Prosecutors seek to place
murder suspect Pauline at the remote
trail where the woman
was dumped

By Dana Williams
Star-Bulletin

Tapa

HILO -- An FBI agent testified yesterday that a large T-shirt found near Dana Ireland in 1991 was stained with Ireland's blood.

Other witnesses have testified that the light blue shirt belonged to Frank Pauline Jr., the man on trial for Ireland's murder.

If jurors accept that the shirt belonged to Pauline, and that it was found stained with Ireland's blood, prosecutors might successfully link the defendant to the crime scene.

Yesterday's testimony came as prosecutors were preparing to wrap up their case against Pauline, who is charged with murder, sexual assault and kidnapping in the attack on Ireland.

Ireland was riding a bicycle to her parents' Vacationland rental home on Christmas Eve 1991, when she was struck by a car, abducted, beaten, raped and abandoned near a remote fishing trail. She died at Hilo Hospital just as Christmas Day was beginning.


Associated Press
FBI special agent Audrey Lynch, a forensic serologist, or one
who studies blood, testifies that a bloodstained blue T-shirt, held
by Prosecutor Lincoln Ashida, contains the blood of Dana Ireland.
Other witnesses have testified that suspect Frank Pauline Jr.
owned the same type of shirt.



Investigators found the T-shirt near the fishing trail, and in January 1992 they sent it to the FBI lab in Washington, D.C., for analysis.

Yesterday, deputy prosecuting attorney Lincoln Ashida wore protective gloves as he held the heavily stained shirt in front of FBI special agent Audrey Lynch.

Lynch had conducted tests on the shirt shortly after the crime, and through DNA matching, linked the blood on the shirt to Ireland.

Lynch said other items found at the scene were also stained with Ireland's blood. A piece of gauze that had been used to try to stop her bleeding, a child-size black shoe, Ireland's socks and underpants all had blood, Lynch said.

Lynch said she also examined swabs taken from Ireland's body.
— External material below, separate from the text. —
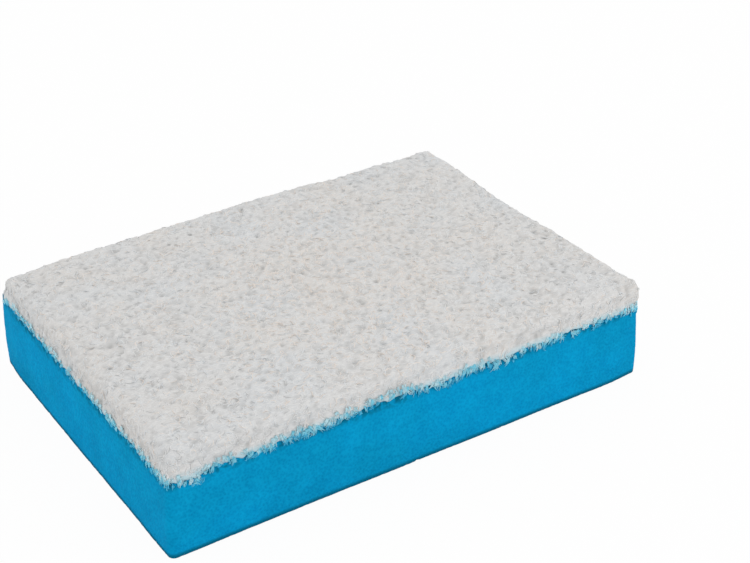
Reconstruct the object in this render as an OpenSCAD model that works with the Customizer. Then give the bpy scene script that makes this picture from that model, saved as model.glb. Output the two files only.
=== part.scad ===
// Cleaning sponge: a soft cellular foam block with a thick pad of matted scouring fibre
// bonded on top. Millimetres, +Z up, +X along the length. The origin is the middle of the
// foam's underside, which is the face that the sponge stands on.

/* [Foam block] */
// Length of the foam block
foam_l = 150; // [100:1:200]
// Width of the foam block
foam_w = 105; // [60:1:140]
// Height of the foam block, up to the bond with the pad
foam_h = 23.5; // [10:0.5:40]
// Radius of the four upright edges, as the cutting blade leaves them
upright_r = 1.5; // [0.5:0.1:3]
// Radius of the edges round the underside
base_r = 0.8; // [0.3:0.1:4]

/* [Scouring pad] */
// Height of the fibre pad above the bond
pad_h = 8; // [6:0.5:16]
// Radius of the roll-over along the pad's top edge
roll_r = 3.5; // [1:0.1:5]
// Furthest that a tuft at the pad's side stands past the foam
tuft_out = 0.6; // [0.5:0.05:1.5]
// Spacing of the points that the pad's skin passes through
nap_cell = 2.4; // [2.2:0.1:6]

/* [Nap of the pad] */
// Distance from one soft lump of the matted web to the next
lump_pitch = 9; // [5:0.5:20]
// Depth of the hollows between the lumps
lump_depth = 0.8; // [0:0.05:1.5]
// Depth of the roughness from one point of the skin to the next
nap_depth = 0.7; // [0:0.05:1]
// Depth of the small pits where the web is thin
pit_depth = 0.9; // [0:0.05:1.2]
// Share of the points that are pits
pit_share = 0.1; // [0:0.01:0.4]

/* [Fringe over the bond] */
// Longest stretch of the fringe that hangs down over the foam
fringe_long = 3.2; // [0.5:0.1:5]
// Shortest stretch of the fringe
fringe_short = 0.2; // [0.1:0.05:0.4]
// How much lower the fringe hangs at the four corners
fringe_corner = 0.8; // [0:0.1:3]
// Thickness of the fringe
fringe_t = 0.3; // [0.15:0.05:0.35]
// Clearance between the fringe and the foam's sides
fringe_gap = 0.15; // [0.15:0.05:0.4]

/* [Hidden] */
$fn = 64;

// The pad's skin is a net of columns by rows over the top, carried down the sides by rings
// of rim points that start at the front left corner and run to the right.
columns = round(foam_l / nap_cell);
rows = round(foam_w / nap_cell);
rim = 2 * (columns + rows);
pad_top = foam_h + pad_h;
wall_h = pad_h - roll_r;
wall_shares = [0.12, 0.4, 0.7, 1];
roll_angles = [30, 60, 90];
under_ring = 0;
fringe_inner_ring = 1;
fringe_outer_ring = 2;
first_wall_ring = 3;
first_roll_ring = first_wall_ring + len(wall_shares);
rings = first_roll_ring + len(roll_angles);

// How far the skin's points stray from an even net, on the top and up the sides
top_stray = 0.5 * nap_cell;
wall_stray = 0.15 * nap_cell;
// Shares of the longest tuft at the thinnest place, and of all points that reach full length
tuft_least = 0.2;
tuft_full = 0.2;
// Length beside each corner over which the fringe comes down lower
corner_reach = 9;
// A chord across the upright edge that stays outside its true round
corner_cut = upright_r * (1 - cos(45) / cos(22.5));

// Even random numbers from fixed seeds: one of each for every point of the skin
points_all = rings * rim + (columns - 1) * (rows - 1);
chance_x = rands(0, 1, points_all, 11);
chance_y = rands(0, 1, points_all, 23);
chance_z = rands(0, 1, points_all, 37);
chance_pit = rands(0, 1, points_all, 41);
lumps_x = ceil(foam_l / lump_pitch) + 2;
lumps_y = ceil(foam_w / lump_pitch) + 2;
lumps = rands(0, 1, lumps_x * lumps_y, 53);

// Eases a share from 0 to 1 without a kink at either end
function ease(t) = t * t * (3 - 2 * t);
function mix(a, b, t) = a + (b - a) * t;
function lump_at(i, j) = lumps[i + lumps_x * j];

// Depth of the hollows at a place: random levels on a coarse lattice, blended smoothly
function hollow(x, y) =
    let (u = (x + foam_l / 2) / lump_pitch, v = (y + foam_w / 2) / lump_pitch,
         i = floor(u), j = floor(v), s = ease(u - i), t = ease(v - j))
    lump_depth * mix(mix(lump_at(i, j), lump_at(i + 1, j), s),
                     mix(lump_at(i, j + 1), lump_at(i + 1, j + 1), s), t);

// Depth of the skin below the pad's highest level, at point k of the skin
function nap(x, y, k) =
    hollow(x, y) + nap_depth * chance_z[k] + (chance_pit[k] < pit_share ? pit_depth : 0);

// Position of net line i of n along a side, from 0 to 1, with one line at each upright edge
function line_at(i, n, side) =
    let (edge = upright_r / side)
    i <= 0 ? 0 : i >= n ? 1 : edge + (1 - 2 * edge) * (i - 1) / (n - 2);

// Place of rim point s on the unit square
function rim_place(s) =
    s < columns ? [line_at(s, columns, foam_l), 0]
    : s < columns + rows ? [1, line_at(s - columns, rows, foam_w)]
    : s < 2 * columns + rows ? [line_at(2 * columns + rows - s, columns, foam_l), 1]
    : [0, line_at(rim - s, rows, foam_w)];

function is_corner(s) = s == 0 || s == columns || s == columns + rows || s == 2 * columns + rows;

// Spreads a place on the unit square over the foam's outline, drawn in by an inset
function spread(place, inset) =
    [(2 * place[0] - 1) * (foam_l / 2 - inset), (2 * place[1] - 1) * (foam_w / 2 - inset)];

function rim_point(s, inset, z) =
    let (p = spread(rim_place(s), inset + (is_corner(s) ? corner_cut : 0))) [p[0], p[1], z];

// How near rim point s is to a corner: 1 at the corner, 0 past the reach
function nearness(s) =
    let (p = rim_place(s),
         along = max(min(p[0], 1 - p[0]) * foam_l, min(p[1], 1 - p[1]) * foam_w))
    ease(max(0, 1 - along / corner_reach));

function fringe_drop(s) =
    mix(fringe_short, fringe_long, chance_z[s] * sqrt(chance_x[s])) + fringe_corner * nearness(s);

// How far the tuft at point k stands out past the foam
function tuft(k) = tuft_out * mix(tuft_least, 1, min(1, chance_x[k] / (1 - tuft_full)));

// One ring of the pad's side: the two lips of the fringe, the upright wall, or the roll-over
function ring(r) = [for (s = [0 : rim - 1]) let (k = r * rim + s)
    r == under_ring ? rim_point(s, -fringe_gap, foam_h)
    : r == fringe_inner_ring ? rim_point(s, -fringe_gap, foam_h - fringe_drop(s))
    : r == fringe_outer_ring
        ? rim_point(s, -fringe_gap - fringe_t, foam_h - fringe_drop(s) + fringe_t / 2)
    : r < first_roll_ring ? wall_point(s, k, wall_shares[r - first_wall_ring])
    : roll_point(s, k, roll_angles[r - first_roll_ring])];

function wall_point(s, k, share) =
    rim_point(s, -tuft(k), foam_h + wall_h * share + wall_stray * (chance_y[k] - 0.5));

function roll_point(s, k, angle) =
    let (inset = roll_r * (1 - cos(angle)), flat = rim_point(s, inset, 0),
         depth = nap(flat[0], flat[1], k),
         out = mix(tuft(k), -depth, sin(angle)) * cos(angle))
    rim_point(s, inset - out, pad_top - roll_r * (1 - sin(angle)) - depth * sin(angle));

// Points of the top inside the last ring, each moved a little off its place in the net
top_points = [for (j = [1 : rows - 1], i = [1 : columns - 1])
    let (k = rings * rim + (j - 1) * (columns - 1) + i - 1,
         p = spread([line_at(i, columns, foam_l), line_at(j, rows, foam_w)], roll_r),
         loose = min(i, columns - i, j, rows - j) > 1 ? top_stray : 0,
         x = p[0] + loose * (chance_x[k] - 0.5), y = p[1] + loose * (chance_y[k] - 0.5))
    [x, y, pad_top - nap(x, y, k)]];

skin_points = concat([for (r = [0 : rings - 1]) each ring(r)], top_points);

// Number of the point at net place (i, j) of the top, on the last ring or inside it
function top_index(i, j) =
    let (last = (rings - 1) * rim)
    j == 0 ? last + i
    : i == columns ? last + columns + j
    : j == rows ? last + 2 * columns + rows - i
    : i == 0 ? last + rim - j
    : rings * rim + (j - 1) * (columns - 1) + i - 1;

// Splits a four-sided patch along one diagonal or the other, so that the net shows no grain
function patch(a, b, c, d, turn) = turn ? [[a, b, c], [a, c, d]] : [[a, b, d], [b, c, d]];

side_faces = [for (r = [0 : rings - 2], s = [0 : rim - 1])
    let (low = r * rim, high = low + rim, next = (s + 1) % rim)
    each patch(low + s, high + s, high + next, low + next, (r + s) % 2 == 0)];

top_faces = [for (j = [0 : rows - 1], i = [0 : columns - 1])
    each patch(top_index(i, j), top_index(i, j + 1), top_index(i + 1, j + 1),
               top_index(i + 1, j), (i + j) % 2 == 0)];

under_face = [for (s = [0 : rim - 1]) s];

// Rectangle with round corners, seen from above
module rounded_outline(l, w, r) {
    square([l - 2 * r, w], center = true);
    square([l, w - 2 * r], center = true);
    for (x = [-1, 1], y = [-1, 1])
        translate([x * (l / 2 - r), y * (w / 2 - r)]) circle(r);
}

// Upright section of the foam, square at the bond and rounded at the underside
module upright_section(side) {
    translate([-side / 2, base_r]) square([side, foam_h - base_r]);
    translate([base_r - side / 2, 0]) square([side - 2 * base_r, foam_h]);
    for (x = [-1, 1])
        translate([x * (side / 2 - base_r), base_r]) circle(base_r);
}

module foam_block() {
    color("#0a8ccb")
    intersection() {
        linear_extrude(foam_h) rounded_outline(foam_l, foam_w, upright_r);
        rotate([90, 0, 0])
            linear_extrude(foam_w, center = true) upright_section(foam_l);
        rotate([90, 0, 90])
            linear_extrude(foam_l, center = true) upright_section(foam_w);
    }
}

module scouring_pad() {
    color("#d6d5d2")
    polyhedron(skin_points, concat([under_face], side_faces, top_faces), convexity = 6);
}

foam_block();
scouring_pad();
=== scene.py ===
# Cleaning sponge: a block of blue cellular foam with a thick pad of off-white scouring fibre
# bonded over its top. The frame is in metres, and the sizes below are in millimetres.
import math

import bpy
import numpy as np
from mathutils import Matrix, Vector


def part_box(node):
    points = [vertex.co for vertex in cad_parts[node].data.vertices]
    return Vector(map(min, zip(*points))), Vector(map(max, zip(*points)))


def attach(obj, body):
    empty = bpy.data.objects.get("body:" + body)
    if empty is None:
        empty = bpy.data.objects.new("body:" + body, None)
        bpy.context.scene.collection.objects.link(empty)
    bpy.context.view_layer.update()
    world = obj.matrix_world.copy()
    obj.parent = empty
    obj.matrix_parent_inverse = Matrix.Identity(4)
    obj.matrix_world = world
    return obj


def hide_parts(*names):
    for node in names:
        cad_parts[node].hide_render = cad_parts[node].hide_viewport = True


mm = 0.001
# One number for each random pattern: another number gives another sponge of the same make
seeds = {
    "waver": 7, "ripple": 8, "lumps": 20, "pores": 40, "hem": 70, "stretch": 95,
    "foamGrain": 101, "foamPores": 131, "fibres": 300, "fringe": 400,
}

print("Loading the packed sponge")
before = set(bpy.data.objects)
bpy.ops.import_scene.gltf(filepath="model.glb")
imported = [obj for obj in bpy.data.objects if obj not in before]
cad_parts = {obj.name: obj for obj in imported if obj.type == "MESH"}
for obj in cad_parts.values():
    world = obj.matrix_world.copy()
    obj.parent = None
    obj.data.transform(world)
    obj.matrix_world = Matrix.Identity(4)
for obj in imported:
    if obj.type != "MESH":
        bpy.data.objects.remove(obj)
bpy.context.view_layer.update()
foamLow, foamHigh = (np.array(corner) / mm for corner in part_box("foam_block"))
padHigh = np.array(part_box("scouring_pad")[1]) / mm
halfLength = (foamHigh[0] - foamLow[0]) / 2
halfWidth = (foamHigh[1] - foamLow[1]) / 2
bondHeight = foamHigh[2]   # the plane where the pad is bonded to the foam
padTop = padHigh[2]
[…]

She said semen was found on some of the swabs, as well as on Ireland's underpants.

But Lynch said the DNA sample from the semen was "insufficient or degraded," and investigators were unable to use it for identification purposes.

Lynch was to return to the witness stand when the trial resumes today.

Also yesterday, defense attorney Clifford Hunt questioned accident reconstructionist Kenneth Baker, who said that a Volkswagen bug was involved in the crash with Ireland. The defense has argued that either a pickup truck or a van struck Ireland.

The front bumper from a Volks-wagen bug in police custody was carried into the courtroom yesterday. Baker pointed out scratches on the right side of the bumper, and said those scratches could have been caused by a crash with Ireland's bicycle.